start Dataset excerpt

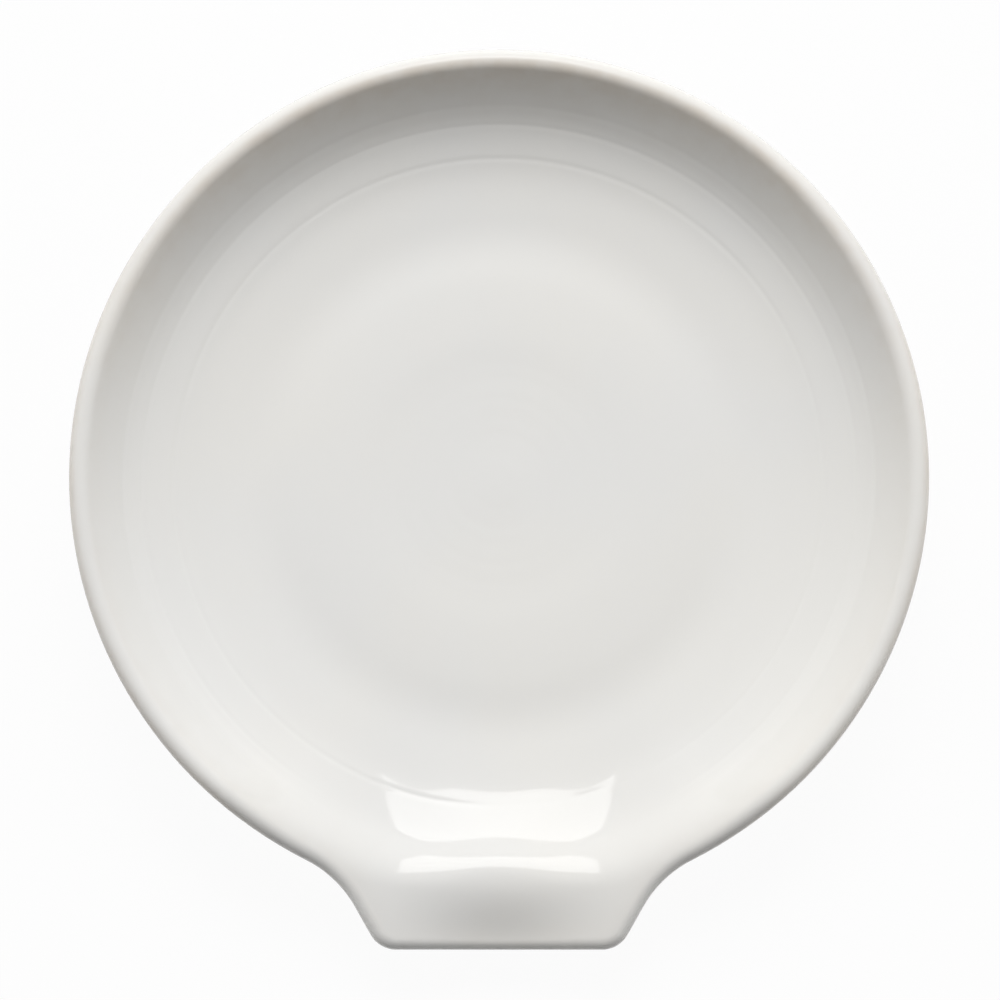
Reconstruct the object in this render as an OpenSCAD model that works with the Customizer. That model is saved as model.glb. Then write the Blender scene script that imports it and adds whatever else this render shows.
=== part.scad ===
// Round spoon rest: a pressed stoneware dish whose rim drops to a short lip for the handle of a spoon.
// It is glazed all over but for the foot ring it stands on. Lengths are in millimetres.
// The dish's axis is upright and the lip points along -Y.

/* [Dish] */
// Diameter of the dish over its glazed rim
dish_d = 195; // [180:1:225]
// Height of the rim's top above the table
dish_h = 27; // [23:0.5:34]
// Thickness of the fired clay
clay_t = 4.4; // [3.4:0.1:5.4]
// Thickness of the clay at the edge
rim_t = 4.6; // [3.2:0.1:5.2]
// Thickness of the glaze
glaze_t = 0.3; // [0.2:0.05:0.5]
// Rise of the floor from its middle to the soft swelling round it
floor_swell = 0.68; // [0.1:0.02:1]

/* [Rings] */
// Width of a ring
ring_w = 1.8; // [1.2:0.1:2.2]
// Depth of a ring
ring_depth = 0.08; // [0.05:0.01:0.25]

/* [Lip] */
// How far the lip reaches beyond the circle of the dish
lip_reach = 9.8; // [6:0.1:14]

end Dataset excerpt

Aim of the task: Repeat the listing exactly, from its first line to its last.

Response to the task:
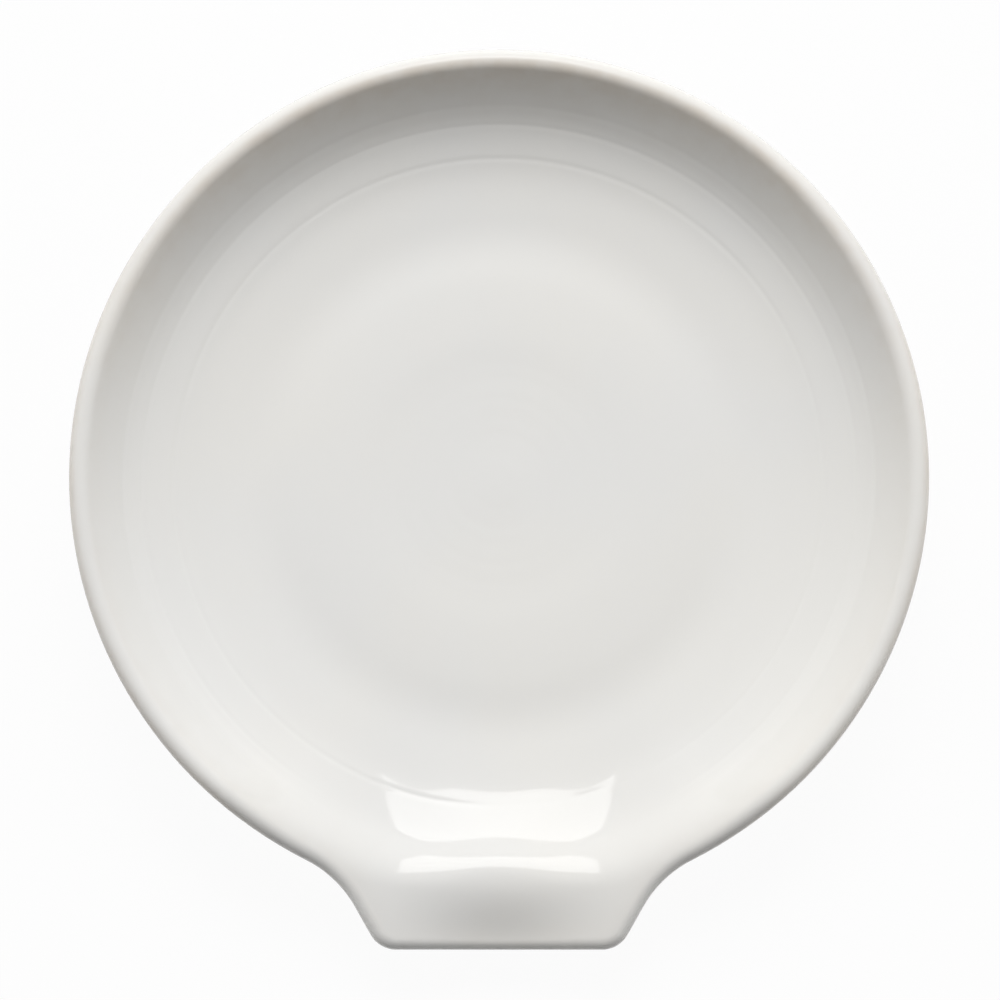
Reconstruct the object in this render as an OpenSCAD model that works with the Customizer. That model is saved as model.glb. Then write the Blender scene script that imports it and adds whatever else this render shows.
=== part.scad ===
// Round spoon rest: a pressed stoneware dish whose rim drops to a short lip for the handle of a spoon.
// It is glazed all over but for the foot ring it stands on. Lengths are in millimetres.
// The dish's axis is upright and the lip points along -Y.

/* [Dish] */
// Diameter of the dish over its glazed rim
dish_d = 195; // [180:1:225]
// Height of the rim's top above the table
dish_h = 27; // [23:0.5:34]
// Thickness of the fired clay
clay_t = 4.4; // [3.4:0.1:5.4]
// Thickness of the clay at the edge
rim_t = 4.6; // [3.2:0.1:5.2]
// Thickness of the glaze
glaze_t = 0.3; // [0.2:0.05:0.5]
// Rise of the floor from its middle to the soft swelling round it
floor_swell = 0.68; // [0.1:0.02:1]

/* [Rings] */
// Width of a ring
ring_w = 1.8; // [1.2:0.1:2.2]
// Depth of a ring
ring_depth = 0.08; // [0.05:0.01:0.25]

/* [Lip] */
// How far the lip reaches beyond the circle of the dish
lip_reach = 9.8; // [6:0.1:14]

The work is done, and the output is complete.